2. Eight ‘Power Brands’. Eight of Church & Dwight’s 80 plus brands generate 80% of the company’s revenue. It refers to these eight as ‘power brands.’ Five of the eight brands saw increased market share in each of the first, second, and third quarters of this year.
3. Good Defense. The company has a proven history of aggressively defending its brands. This is particularly true of its eight ‘power brands.’
4. International Growth. International sales currently represent about 20% of total revenues. However, international business has delivered high single-digit sales growth and double-digit operating profit growth over the last five years.
5. Gross Margins. Church & Dwight have a long history of expanding margins through class optimization programs, supply chain restructuring, acquisition synergies, and launching new higher margin products.
6. Overhead. The company currently has the highest revenue per employee in the consumer packaged goods industry.
7. Free Cash Flow Conversion. Free cash flow conversion over the past five years was 128% of net income – best in the CPG industry. The company expects to exceed 100% free cash flow conversion again in 2012.
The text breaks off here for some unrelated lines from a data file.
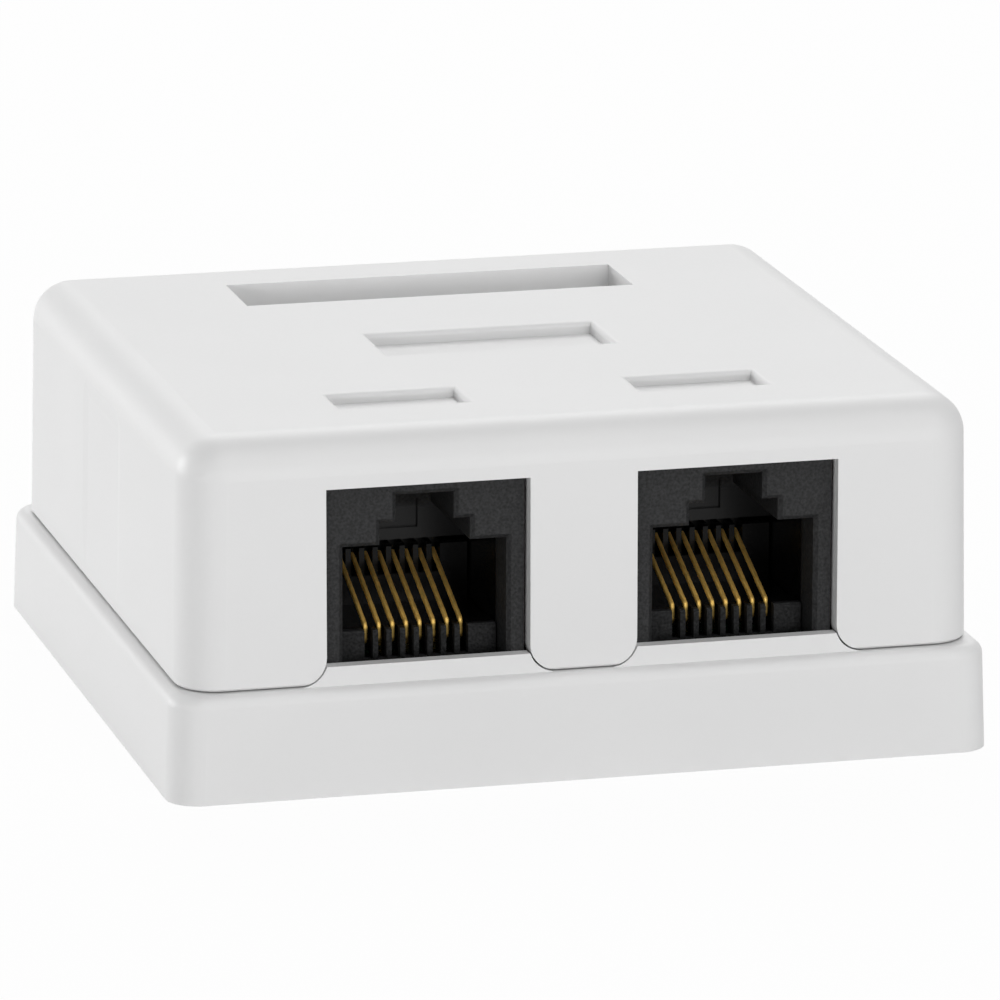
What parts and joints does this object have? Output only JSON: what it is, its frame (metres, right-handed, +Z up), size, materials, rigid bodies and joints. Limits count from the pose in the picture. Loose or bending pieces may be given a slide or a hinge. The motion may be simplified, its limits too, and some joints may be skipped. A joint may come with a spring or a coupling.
{
  "type": "surface mount jack box",
  "caption": "White square surface mount jack box: shallow tray and lift-off cover with modular network ports side by side in its front face.",
  "frame": {"origin": "middle of the tray's flat underside, the face that meets the wall or desk", "axes": "+X to the right as seen from the ports, +Z up out of the mounting face, the ports face -Y"},
  "size_m": [0.0616, 0.0588, 0.0263],
  "materials": {
    "white_abs": "fine matte moulded ABS",
    "black_plastic": "matte black moulded plastic",
    "gold_contact": "smooth gold plating",
    "board": "glossy green solder mask",
    "block_plastic": "satin off-white plastic",
    "tinned_blade": "tinned",
    "screw_steel": "zinc plated"
  },
  "bodies": {
    "base": {"base_tray": "white_abs", "circuit_board": "board", "jack_housing_left": "black_plastic", "contact_carrier_left": "black_plastic", "idc_block_left": "block_plastic", "board_screw_left": "screw_steel", "contact_wire_left_1": "gold_contact", "contact_wire_left_2": "gold_contact", "contact_wire_left_3": "gold_contact", "contact_wire_left_4": "gold_contact", "contact_wire_left_5": "gold_contact", "contact_wire_left_6": "gold_contact", "contact_wire_left_7": "gold_contact", "contact_wire_left_8": "gold_contact", "idc_blade_left_1": "tinned_blade", "idc_blade_left_2": "tinned_blade", "idc_blade_left_3": "tinned_blade", "idc_blade_left_4": "tinned_blade", "idc_blade_left_5": "tinned_blade", "idc_blade_left_6": "tinned_blade", "idc_blade_left_7": "tinned_blade", "idc_blade_left_8": "tinned_blade", "jack_housing_right": "black_plastic", "contact_carrier_right": "black_plastic", "idc_block_right": "block_plastic", "board_screw_right": "screw_steel", "contact_wire_right_1": "gold_contact", "contact_wire_right_2": "gold_contact", "contact_wire_right_3": "gold_contact", "contact_wire_right_4": "gold_contact", "contact_wire_right_5": "gold_contact", "contact_wire_right_6": "gold_contact", "contact_wire_right_7": "gold_contact", "contact_wire_right_8": "gold_contact", "idc_blade_right_1": "tinned_blade", "idc_blade_right_2": "tinned_blade", "idc_blade_right_3": "tinned_blade", "idc_blade_right_4": "tinned_blade", "idc_blade_right_5": "tinned_blade", "idc_blade_right_6": "tinned_blade", "idc_blade_right_7": "tinned_blade", "idc_blade_right_8": "tinned_blade"},
    "cover": {"cover": "white_abs"}
  },
  "joints": [
    {"name": "cover_lift", "type": "slide", "parent": "base", "child": "cover", "axis": [0, 0, 1], "range_m": [0, 0.03]}
  ]
}
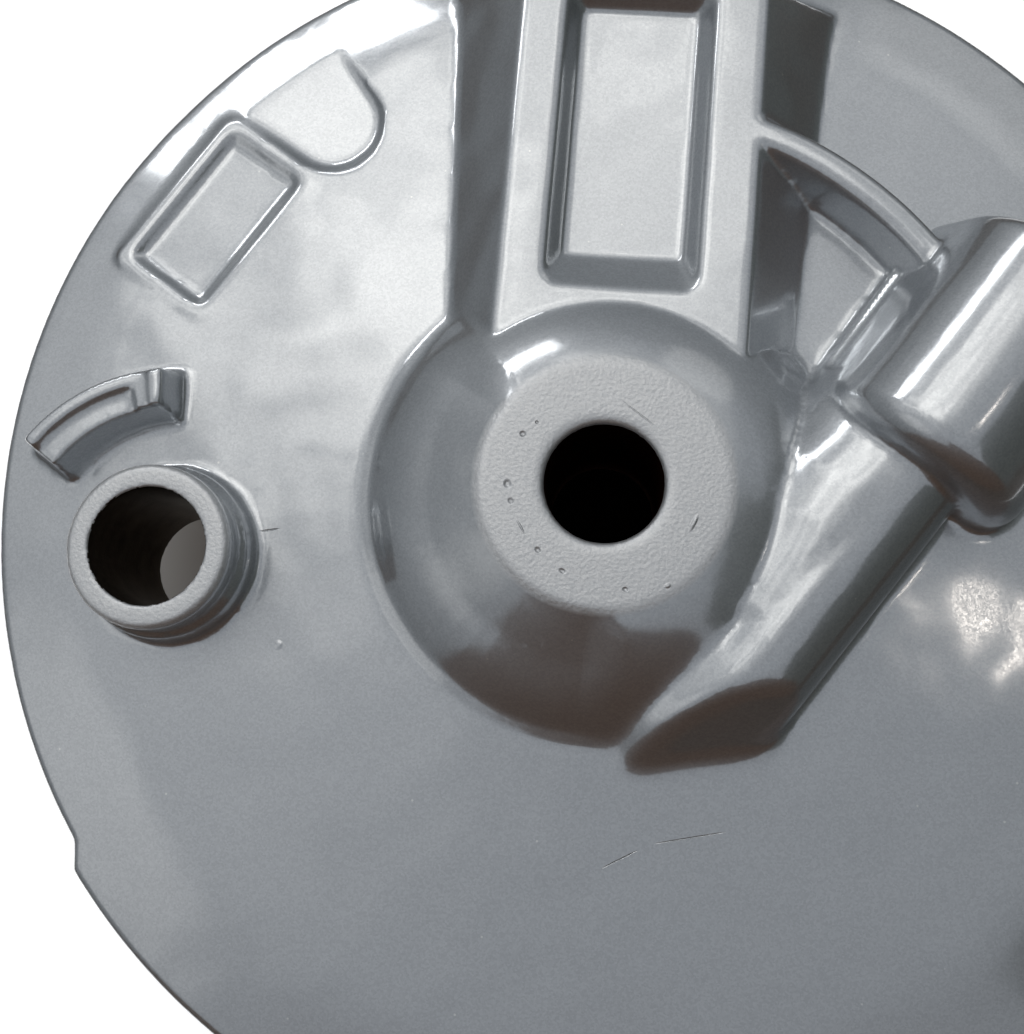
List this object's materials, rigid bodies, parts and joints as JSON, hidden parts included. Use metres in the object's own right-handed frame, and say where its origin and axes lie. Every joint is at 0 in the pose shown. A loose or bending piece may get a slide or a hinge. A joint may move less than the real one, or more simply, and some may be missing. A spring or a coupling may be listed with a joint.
{
  "type": "front drum brake panel",
  "caption": "Round cast panel that closes a motorcycle's front drum brake, with axle and cam bores, torque ridge, arc stop and speedometer drive housing.",
  "frame": {"origin": "on the axle bore's axis, level with the foot of the hub cone on the outer face", "axes": "+Z along the axle bore, out of the wheel; +Y along the torque ridge, from the hub to the rim"},
  "size_m": [0.1362, 0.138, 0.0509],
  "materials": {
    "brake_panel": "silver metallic paint, gloss",
    "anchor_pin": "satin"
  },
  "bodies": {
    "root": {"brake_panel": "brake_panel", "anchor_pin": "anchor_pin"}
  },
  "joints": []
}
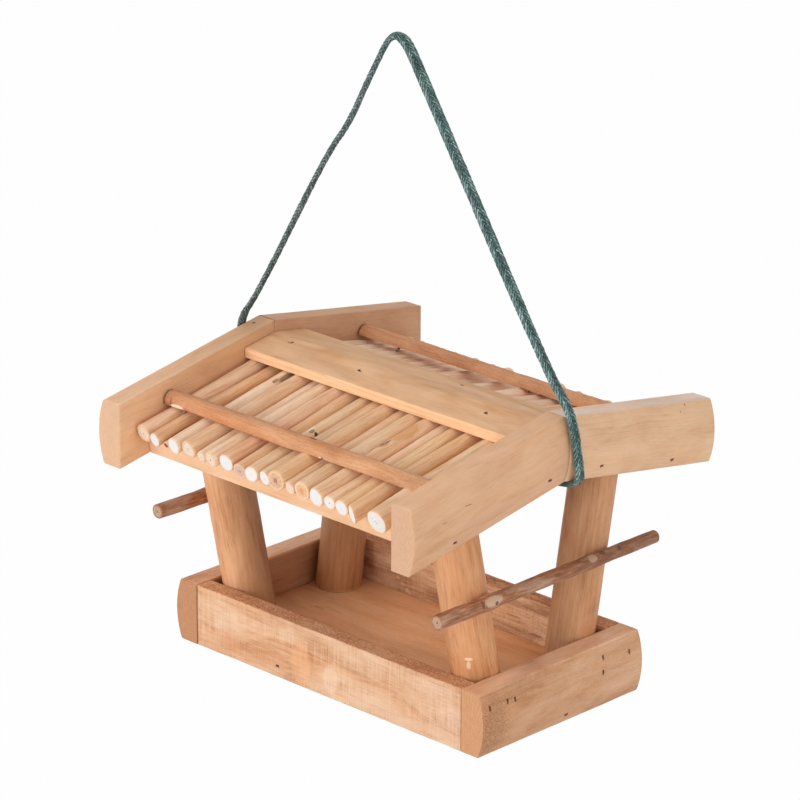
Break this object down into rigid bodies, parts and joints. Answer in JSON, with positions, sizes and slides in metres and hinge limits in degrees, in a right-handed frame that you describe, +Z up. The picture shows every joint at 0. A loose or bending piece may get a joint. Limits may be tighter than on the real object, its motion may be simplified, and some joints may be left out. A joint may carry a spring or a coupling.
{
  "type": "hanging bird table",
  "caption": "Rustic hanging bird table: nailed wooden tray, four leaning posts and a low roof of peeled sticks, hung from one loop of cord.",
  "frame": {"origin": "middle of the tray's underside", "axes": "+X along the ridge to the right gable seen from the front, -Y to the front long side, +Z up to the ridge and the hook"},
  "size_m": [0.2624, 0.2452, 0.3819],
  "materials": {
    "tray_pine": "planed, oiled",
    "peeled_pine": "peeled, satin",
    "post_wood": "peeled, satin",
    "batten_wood": "peeled, satin",
    "stick_wood": "peeled, streaky",
    "bark_wood": "bark on",
    "brad_wire": "blued wire",
    "cord_fabric": "flat braid"
  },
  "bodies": {
    "hanger": {"hanging_cord": "cord_fabric"},
    "table": {"back_batten": "batten_wood", "back_eave_rail": "tray_pine", "back_left_bargeboard": "peeled_pine", "back_left_post": "post_wood", "back_ridge_rail": "tray_pine", "back_right_bargeboard": "peeled_pine", "back_right_post": "post_wood", "back_sticks_01": "stick_wood", "back_sticks_02": "stick_wood", "back_sticks_03": "stick_wood", "back_sticks_04": "stick_wood", "back_sticks_05": "stick_wood", "back_sticks_06": "stick_wood", "back_sticks_07": "stick_wood", "back_sticks_08": "stick_wood", "back_sticks_09": "stick_wood", "back_sticks_10": "stick_wood", "back_wall": "tray_pine", "batten_brads": "brad_wire", "brad_nails": "brad_wire", "cord_knot": "cord_fabric", "cord_under_roof": "cord_fabric", "floor_panel": "tray_pine", "front_batten": "batten_wood", "front_eave_rail": "tray_pine", "front_left_bargeboard": "peeled_pine", "front_left_post": "post_wood", "front_ridge_rail": "tray_pine", "front_right_bargeboard": "peeled_pine", "front_right_post": "post_wood", "front_stick_01": "stick_wood", "front_stick_02": "stick_wood", "front_stick_03": "stick_wood", "front_stick_04": "stick_wood", "front_stick_05": "stick_wood", "front_stick_06": "stick_wood", "front_stick_07": "stick_wood", "front_stick_08": "stick_wood", "front_stick_09": "stick_wood", "front_stick_10": "stick_wood", "front_stick_11": "stick_wood", "front_stick_12": "stick_wood", "front_stick_13": "stick_wood", "front_stick_14": "stick_wood", "front_stick_15": "stick_wood", "front_stick_16": "stick_wood", "front_stick_17": "stick_wood", "front_stick_18": "stick_wood", "front_stick_19": "stick_wood", "front_stick_20": "stick_wood", "front_stick_21": "stick_wood", "front_wall": "tray_pine", "left_end_board": "tray_pine", "left_perch": "bark_wood", "ridge_cap": "peeled_pine", "right_end_board": "tray_pine", "right_perch": "bark_wood"}
  },
  "joints": [
    {"name": "table_swing", "type": "hinge", "parent": "hanger", "child": "table", "pos_m": [0, 0, 0.14221], "axis": [0.9987, 0.0514, 0], "range_deg": [-20, 20]}
  ]
}
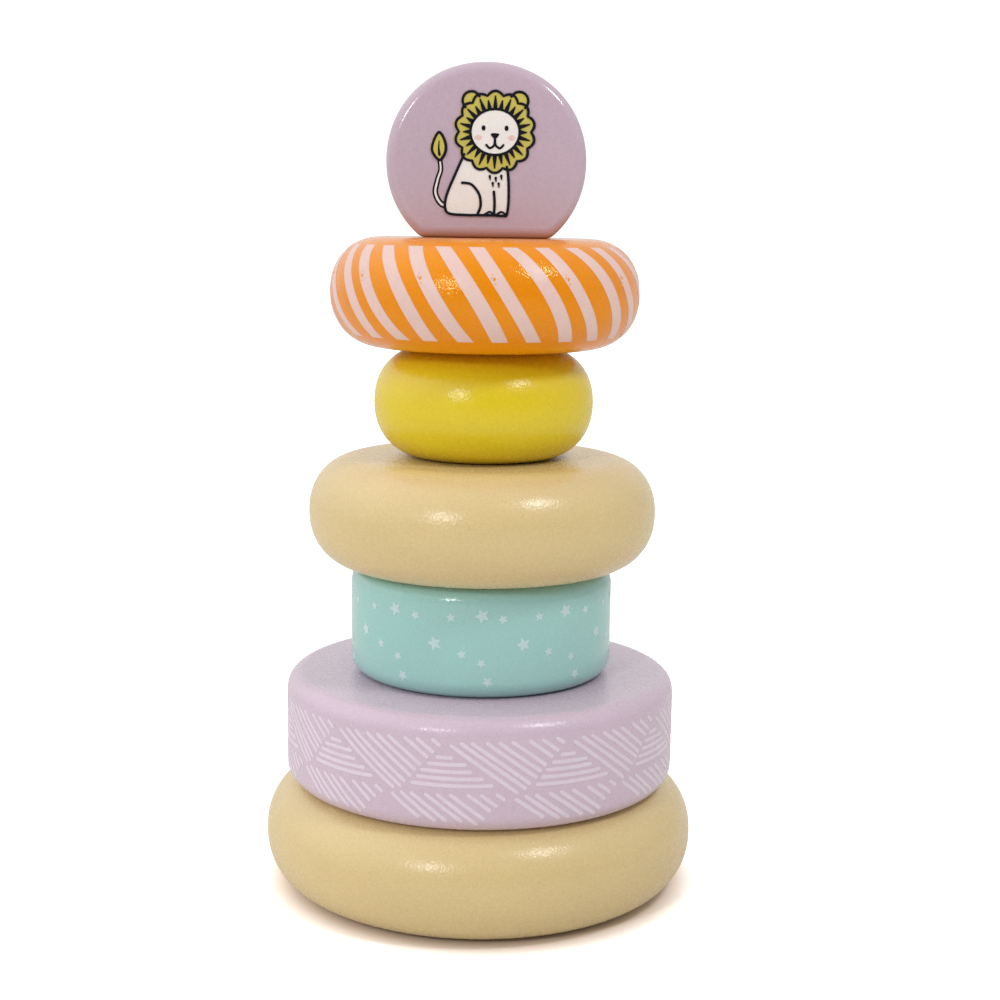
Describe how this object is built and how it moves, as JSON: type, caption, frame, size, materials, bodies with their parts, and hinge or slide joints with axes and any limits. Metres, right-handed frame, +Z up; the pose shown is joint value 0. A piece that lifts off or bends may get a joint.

For a more in-depth analysis of these seven factors, click here.

Outlook

The company expects fourth quarter EPS of $0.55 a 25% increase over the earnings the company reported for Q4 2011. That number included a $0.09 deferred tax valuation. With good fourth quarter expectations, the company raised its 2012 earnings per share goal to $2.43, a 15% increase over last year’s reported $2.12.

In 2013, the company expects EPS growth of 13% to 15% driven by 9% to 10% growth from its eight power brands and accretion from the recent acquisition of Avid Health. The company also expects to increase marketing expenditures for Avid and its power brands. This should maintain each of those brands positions in the market.

Despite a sluggish economy and weak consumer demand, Church & Dwight are quite optimistic for the company’s growth prospects for the fourth quarter and into the next year.